Thursday, August 09, 2007


No one's even sure what to call it. "Claytronics," "synthetic reality" and "programmable matter" have been proposed. "Dynamic physical rendering" is the label Intel uses. Its an emerging field of engineering concerning reconfigurable nanoscale robots ('claytronic atoms', or catoms) designed to form much larger scale machines or mechanisms.

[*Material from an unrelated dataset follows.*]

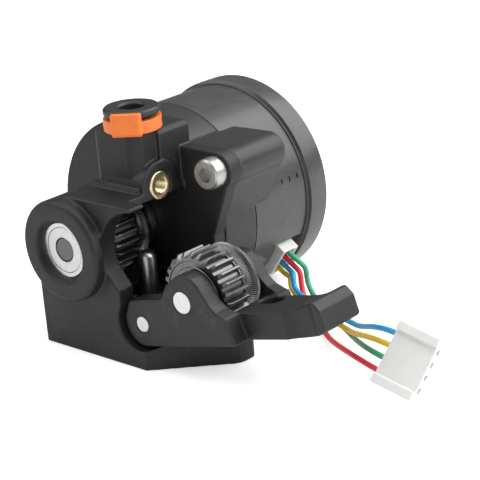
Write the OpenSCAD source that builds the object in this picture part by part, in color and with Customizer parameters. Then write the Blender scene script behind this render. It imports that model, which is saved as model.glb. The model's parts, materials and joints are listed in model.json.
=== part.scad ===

Also known as "programmable matter", the catoms are said to eventually have the ability to morph into nearly any object, even replicas of human beings for virtual meetings.

Cameras would capture the movement of an object or person and then this data would be fed to the atoms, which would then assemble themselves to make up an exact likeness of the object.

Professors Todd Mowry and Seth Goldstein of Carnegie Mellon University came up with the idea based on "claytronics," the animation technique which involves slightly moving a model per frame to animate it.

"We thought that a good analogy for what we were going to do was claymation - something like the Wallace and Gromit shows," Dr Mowry told BBC World Service's Outlook programme.

"When you watch something created by claymation, it is a real object and it looks like it's moving itself. That's something like the idea we're doing... in our case, the idea is that you have computation in the 'clay', as though the clay can move itself.

"So if it was a dog, and you want the dog to move, it will actually move itself. But it is a physical object in front of you - it's not just a picture or hologram or something like that."

Ok, the nanokrispies idea is merely a sketch but maybe a small step closer towards a new world of "programmable food" concepts. So lets dream and just add "imilk" to our krispiesbowl and watch robotic characters grow out. Once they've finished assembling, get exercise and nutrition by hunting and eating them.